Monday, October 08, 2007

What I've been up to...

The "daddy always likes it when I smile like this" smile.
Just two suburban chicks in a big mountain valley.

Ya wanna mess with this? I don't think so.

We went on the hunt today for some photo locations, and we found one or two. The field was a combination of side stepping gopher holes and carrying a camera bag, with the camera around my neck, holding Grace's hand, and carrying Ruby on my hip because there was "pokie grass" poking near or around her shoe/foot general area. We ran across a busy street, scaled up a small muddy hill, and were farm folk before we knew it. When I finally set Ruby down, her waryness had not worn off, which worked well for me because she didn't move a muscle.
Our second find was just a patch of red leaves behind the shiny sun. This kiss was all I could hope for after the long dead-grass-field-with-pokie-grass hike.

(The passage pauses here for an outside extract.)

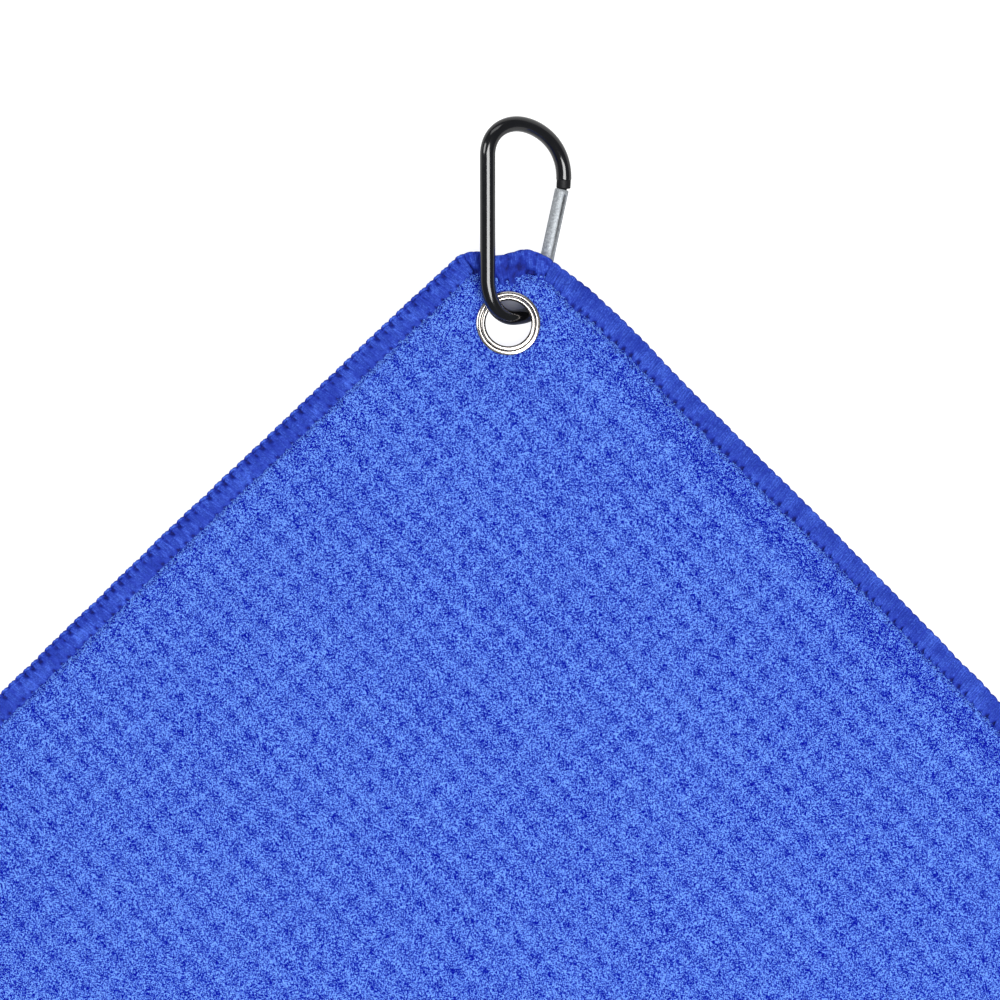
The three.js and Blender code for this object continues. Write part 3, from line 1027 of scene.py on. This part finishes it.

My lovely parents are in town this week and we are loving it!!! I wish I could be close to them all the time. They have to go back home to California on Saturday. There is a photo of them plus some other sessions I have done this week here: www.smyliephoto.blogspot.com .

My day feels like a hurricane sometimes, with two daughters it feels like, "Bits of emotion, flying through the air. Anger, frustration, denial... " (-Chicken Little). Sometimes there is so much crying in my ear I feel as though my brain will either melt or turn to stone and I better leave the room before it explodes. My girls are wound up tight and so carefree in the same moment.

But when they're asleep. When they're asleep. That's when the magic happens and I feel the way I felt when they were newborn babies and I was staring at them wrapped up in a blanket by the low light of a 2a.m. lamp. They were so beautiful they would float, while the world lay so silent. It amazes me how beings so magical can suck every breath from me sometimes, so that I can barely push through to the part of life that needs me next, yet can absolutely give me the breath that keeps my suspended existence intact. These girls are the greatest blessing I have ever been given.